The material below holds a span beginning at the line with "# The wheel" and ending at the line with "before = set(bpy.data.objects)". Quote that span exactly, both ends included, and only that span.
— start Record extracts —
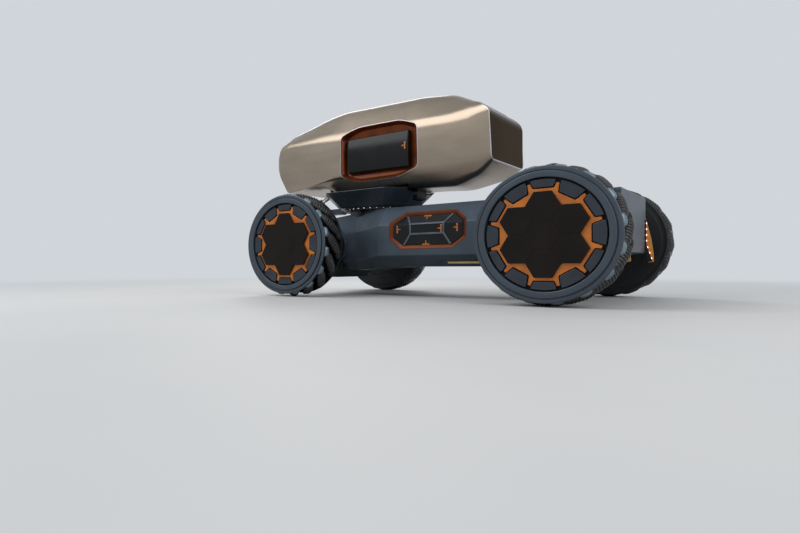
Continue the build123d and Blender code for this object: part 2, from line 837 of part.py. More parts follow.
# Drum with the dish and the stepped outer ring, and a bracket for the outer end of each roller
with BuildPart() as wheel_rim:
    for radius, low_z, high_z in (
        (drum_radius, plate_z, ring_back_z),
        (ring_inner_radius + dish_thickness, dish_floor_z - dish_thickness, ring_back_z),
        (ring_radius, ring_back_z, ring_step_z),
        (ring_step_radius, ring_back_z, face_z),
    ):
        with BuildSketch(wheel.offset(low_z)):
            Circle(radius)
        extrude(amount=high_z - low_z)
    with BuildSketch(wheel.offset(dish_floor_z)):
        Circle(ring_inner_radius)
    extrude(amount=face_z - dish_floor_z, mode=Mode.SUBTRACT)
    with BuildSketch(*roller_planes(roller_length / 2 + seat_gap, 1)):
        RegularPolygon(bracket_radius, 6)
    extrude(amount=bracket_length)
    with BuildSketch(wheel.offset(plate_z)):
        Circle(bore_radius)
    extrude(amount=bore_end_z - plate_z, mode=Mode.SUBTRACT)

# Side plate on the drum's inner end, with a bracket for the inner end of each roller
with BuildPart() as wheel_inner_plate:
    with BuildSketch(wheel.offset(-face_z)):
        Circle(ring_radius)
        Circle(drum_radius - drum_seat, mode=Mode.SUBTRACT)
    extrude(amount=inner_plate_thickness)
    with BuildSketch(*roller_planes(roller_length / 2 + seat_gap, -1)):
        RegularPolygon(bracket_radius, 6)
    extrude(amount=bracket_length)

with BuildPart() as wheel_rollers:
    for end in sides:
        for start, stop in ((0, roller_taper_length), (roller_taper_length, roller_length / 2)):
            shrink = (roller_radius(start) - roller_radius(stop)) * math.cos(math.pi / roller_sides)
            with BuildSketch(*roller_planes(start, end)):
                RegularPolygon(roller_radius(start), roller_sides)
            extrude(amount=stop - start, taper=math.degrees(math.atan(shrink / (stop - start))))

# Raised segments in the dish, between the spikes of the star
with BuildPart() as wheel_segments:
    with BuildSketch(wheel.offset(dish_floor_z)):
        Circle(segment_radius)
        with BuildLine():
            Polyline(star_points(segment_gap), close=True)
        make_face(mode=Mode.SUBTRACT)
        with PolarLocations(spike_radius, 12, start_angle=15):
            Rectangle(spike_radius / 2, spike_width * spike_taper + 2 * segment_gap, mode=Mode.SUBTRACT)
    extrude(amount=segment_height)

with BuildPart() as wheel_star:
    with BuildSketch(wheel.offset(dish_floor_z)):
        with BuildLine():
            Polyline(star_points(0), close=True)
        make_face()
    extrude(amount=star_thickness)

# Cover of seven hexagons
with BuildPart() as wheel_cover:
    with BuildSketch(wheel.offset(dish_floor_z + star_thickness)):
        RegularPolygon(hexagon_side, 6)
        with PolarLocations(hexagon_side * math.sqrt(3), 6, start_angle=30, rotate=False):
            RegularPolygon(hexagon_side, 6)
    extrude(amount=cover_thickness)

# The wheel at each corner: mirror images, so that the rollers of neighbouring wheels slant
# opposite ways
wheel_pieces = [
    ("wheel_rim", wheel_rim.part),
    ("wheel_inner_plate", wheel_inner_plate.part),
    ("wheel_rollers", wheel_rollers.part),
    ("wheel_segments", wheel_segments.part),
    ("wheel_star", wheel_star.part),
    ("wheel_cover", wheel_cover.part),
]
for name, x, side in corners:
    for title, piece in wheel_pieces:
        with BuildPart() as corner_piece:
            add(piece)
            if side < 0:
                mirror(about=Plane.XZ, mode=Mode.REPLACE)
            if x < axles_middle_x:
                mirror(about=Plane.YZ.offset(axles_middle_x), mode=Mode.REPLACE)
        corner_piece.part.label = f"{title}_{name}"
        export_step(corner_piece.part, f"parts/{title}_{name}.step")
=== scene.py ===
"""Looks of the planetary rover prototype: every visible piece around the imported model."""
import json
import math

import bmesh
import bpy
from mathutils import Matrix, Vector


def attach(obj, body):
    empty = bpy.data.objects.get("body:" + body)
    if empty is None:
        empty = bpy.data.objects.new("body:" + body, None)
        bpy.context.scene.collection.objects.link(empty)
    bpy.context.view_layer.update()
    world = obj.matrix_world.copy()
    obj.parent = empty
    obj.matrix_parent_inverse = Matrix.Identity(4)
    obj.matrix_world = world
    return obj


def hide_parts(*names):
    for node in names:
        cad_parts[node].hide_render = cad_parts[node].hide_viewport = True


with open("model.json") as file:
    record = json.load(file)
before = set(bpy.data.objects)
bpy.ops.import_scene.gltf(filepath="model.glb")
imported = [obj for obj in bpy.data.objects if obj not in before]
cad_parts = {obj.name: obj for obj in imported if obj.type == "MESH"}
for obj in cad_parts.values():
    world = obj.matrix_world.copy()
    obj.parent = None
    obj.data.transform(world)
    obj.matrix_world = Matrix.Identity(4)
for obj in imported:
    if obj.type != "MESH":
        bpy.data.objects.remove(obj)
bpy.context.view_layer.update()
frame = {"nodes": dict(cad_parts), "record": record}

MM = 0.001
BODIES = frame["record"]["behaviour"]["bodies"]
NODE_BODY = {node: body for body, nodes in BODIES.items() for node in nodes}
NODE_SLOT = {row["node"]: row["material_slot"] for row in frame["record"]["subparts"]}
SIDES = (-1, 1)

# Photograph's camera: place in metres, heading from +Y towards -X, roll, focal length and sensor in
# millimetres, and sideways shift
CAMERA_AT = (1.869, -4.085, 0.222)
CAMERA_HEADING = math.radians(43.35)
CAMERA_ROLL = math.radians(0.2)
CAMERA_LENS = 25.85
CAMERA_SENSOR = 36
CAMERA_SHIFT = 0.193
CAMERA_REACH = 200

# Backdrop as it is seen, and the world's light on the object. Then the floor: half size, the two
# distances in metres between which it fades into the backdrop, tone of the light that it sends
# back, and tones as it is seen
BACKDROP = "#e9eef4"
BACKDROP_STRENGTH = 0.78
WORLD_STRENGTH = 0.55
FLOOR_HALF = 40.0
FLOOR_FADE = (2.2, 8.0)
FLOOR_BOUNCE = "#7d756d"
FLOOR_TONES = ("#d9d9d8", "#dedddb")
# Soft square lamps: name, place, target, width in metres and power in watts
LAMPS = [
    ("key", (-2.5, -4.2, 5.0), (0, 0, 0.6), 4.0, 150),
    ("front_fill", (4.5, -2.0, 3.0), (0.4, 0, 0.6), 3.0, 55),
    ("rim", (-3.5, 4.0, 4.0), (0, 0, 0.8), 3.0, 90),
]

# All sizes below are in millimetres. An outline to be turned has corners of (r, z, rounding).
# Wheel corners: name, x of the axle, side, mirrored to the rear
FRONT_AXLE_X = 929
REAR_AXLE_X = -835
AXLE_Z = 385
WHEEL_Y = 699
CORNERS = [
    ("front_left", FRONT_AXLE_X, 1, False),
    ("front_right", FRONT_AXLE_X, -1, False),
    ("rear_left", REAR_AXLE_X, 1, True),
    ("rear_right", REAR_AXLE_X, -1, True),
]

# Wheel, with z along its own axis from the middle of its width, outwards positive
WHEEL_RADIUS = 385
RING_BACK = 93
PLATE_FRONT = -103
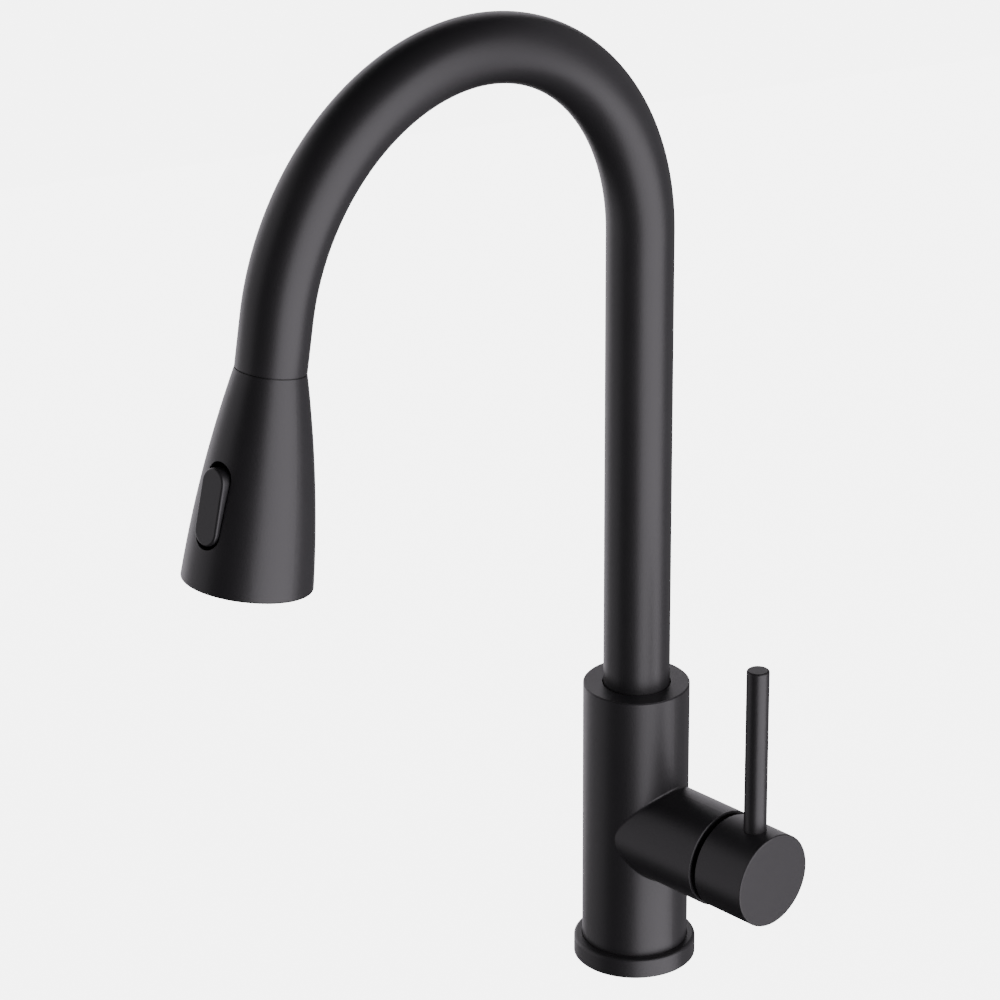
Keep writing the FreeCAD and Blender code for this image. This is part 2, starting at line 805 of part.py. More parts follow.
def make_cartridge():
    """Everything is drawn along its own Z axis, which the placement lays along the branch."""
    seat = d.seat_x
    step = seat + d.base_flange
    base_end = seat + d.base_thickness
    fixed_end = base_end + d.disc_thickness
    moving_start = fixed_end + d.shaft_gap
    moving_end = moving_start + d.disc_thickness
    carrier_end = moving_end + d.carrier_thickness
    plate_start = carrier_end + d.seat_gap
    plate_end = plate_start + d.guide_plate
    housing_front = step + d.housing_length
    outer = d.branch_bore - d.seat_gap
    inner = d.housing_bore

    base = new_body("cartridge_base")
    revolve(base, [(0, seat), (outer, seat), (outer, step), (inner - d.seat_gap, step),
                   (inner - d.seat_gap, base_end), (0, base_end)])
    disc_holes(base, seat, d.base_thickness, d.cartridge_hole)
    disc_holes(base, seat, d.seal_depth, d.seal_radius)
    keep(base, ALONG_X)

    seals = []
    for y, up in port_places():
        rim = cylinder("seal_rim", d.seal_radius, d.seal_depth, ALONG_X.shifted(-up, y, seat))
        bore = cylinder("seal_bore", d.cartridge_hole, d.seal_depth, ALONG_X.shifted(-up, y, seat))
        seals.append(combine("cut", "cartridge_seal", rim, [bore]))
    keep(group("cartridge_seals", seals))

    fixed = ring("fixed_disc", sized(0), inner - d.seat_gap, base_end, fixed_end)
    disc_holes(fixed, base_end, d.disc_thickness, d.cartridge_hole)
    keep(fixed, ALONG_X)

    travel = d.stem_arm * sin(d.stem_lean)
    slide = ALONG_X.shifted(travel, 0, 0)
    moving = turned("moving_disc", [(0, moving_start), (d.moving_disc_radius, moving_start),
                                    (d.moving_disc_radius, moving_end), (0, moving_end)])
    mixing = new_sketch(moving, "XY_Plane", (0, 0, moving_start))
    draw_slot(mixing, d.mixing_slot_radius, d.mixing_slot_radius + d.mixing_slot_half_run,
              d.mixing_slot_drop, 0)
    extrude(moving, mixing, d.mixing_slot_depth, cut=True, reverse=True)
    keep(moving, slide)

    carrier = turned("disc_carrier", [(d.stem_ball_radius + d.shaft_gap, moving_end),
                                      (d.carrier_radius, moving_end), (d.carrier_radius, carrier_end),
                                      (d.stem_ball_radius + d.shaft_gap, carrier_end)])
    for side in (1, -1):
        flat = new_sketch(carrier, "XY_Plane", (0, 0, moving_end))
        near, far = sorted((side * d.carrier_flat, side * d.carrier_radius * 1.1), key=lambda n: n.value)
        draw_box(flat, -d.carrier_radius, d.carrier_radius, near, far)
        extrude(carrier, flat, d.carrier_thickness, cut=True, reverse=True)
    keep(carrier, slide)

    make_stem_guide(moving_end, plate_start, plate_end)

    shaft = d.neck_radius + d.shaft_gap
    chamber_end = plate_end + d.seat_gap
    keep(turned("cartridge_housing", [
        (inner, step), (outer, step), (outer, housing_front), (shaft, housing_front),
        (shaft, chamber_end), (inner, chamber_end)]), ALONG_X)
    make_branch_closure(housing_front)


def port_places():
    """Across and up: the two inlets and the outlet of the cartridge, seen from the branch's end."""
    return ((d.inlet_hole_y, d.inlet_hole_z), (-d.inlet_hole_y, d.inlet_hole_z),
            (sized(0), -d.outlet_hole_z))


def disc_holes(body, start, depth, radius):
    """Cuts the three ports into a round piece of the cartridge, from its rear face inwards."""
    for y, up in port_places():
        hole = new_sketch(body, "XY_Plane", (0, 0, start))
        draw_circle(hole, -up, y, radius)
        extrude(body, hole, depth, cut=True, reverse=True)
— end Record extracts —
### Solution to this problem:
# The wheel at each corner: mirror images, so that the rollers of neighbouring wheels slant
# opposite ways
wheel_pieces = [
    ("wheel_rim", wheel_rim.part),
    ("wheel_inner_plate", wheel_inner_plate.part),
    ("wheel_rollers", wheel_rollers.part),
    ("wheel_segments", wheel_segments.part),
    ("wheel_star", wheel_star.part),
    ("wheel_cover", wheel_cover.part),
]
for name, x, side in corners:
    for title, piece in wheel_pieces:
        with BuildPart() as corner_piece:
            add(piece)
            if side < 0:
                mirror(about=Plane.XZ, mode=Mode.REPLACE)
            if x < axles_middle_x:
                mirror(about=Plane.YZ.offset(axles_middle_x), mode=Mode.REPLACE)
        corner_piece.part.label = f"{title}_{name}"
        export_step(corner_piece.part, f"parts/{title}_{name}.step")
=== scene.py ===
"""Looks of the planetary rover prototype: every visible piece around the imported model."""
import json
import math

import bmesh
import bpy
from mathutils import Matrix, Vector


def attach(obj, body):
    empty = bpy.data.objects.get("body:" + body)
    if empty is None:
        empty = bpy.data.objects.new("body:" + body, None)
        bpy.context.scene.collection.objects.link(empty)
    bpy.context.view_layer.update()
    world = obj.matrix_world.copy()
    obj.parent = empty
    obj.matrix_parent_inverse = Matrix.Identity(4)
    obj.matrix_world = world
    return obj


def hide_parts(*names):
    for node in names:
        cad_parts[node].hide_render = cad_parts[node].hide_viewport = True


with open("model.json") as file:
    record = json.load(file)
before = set(bpy.data.objects)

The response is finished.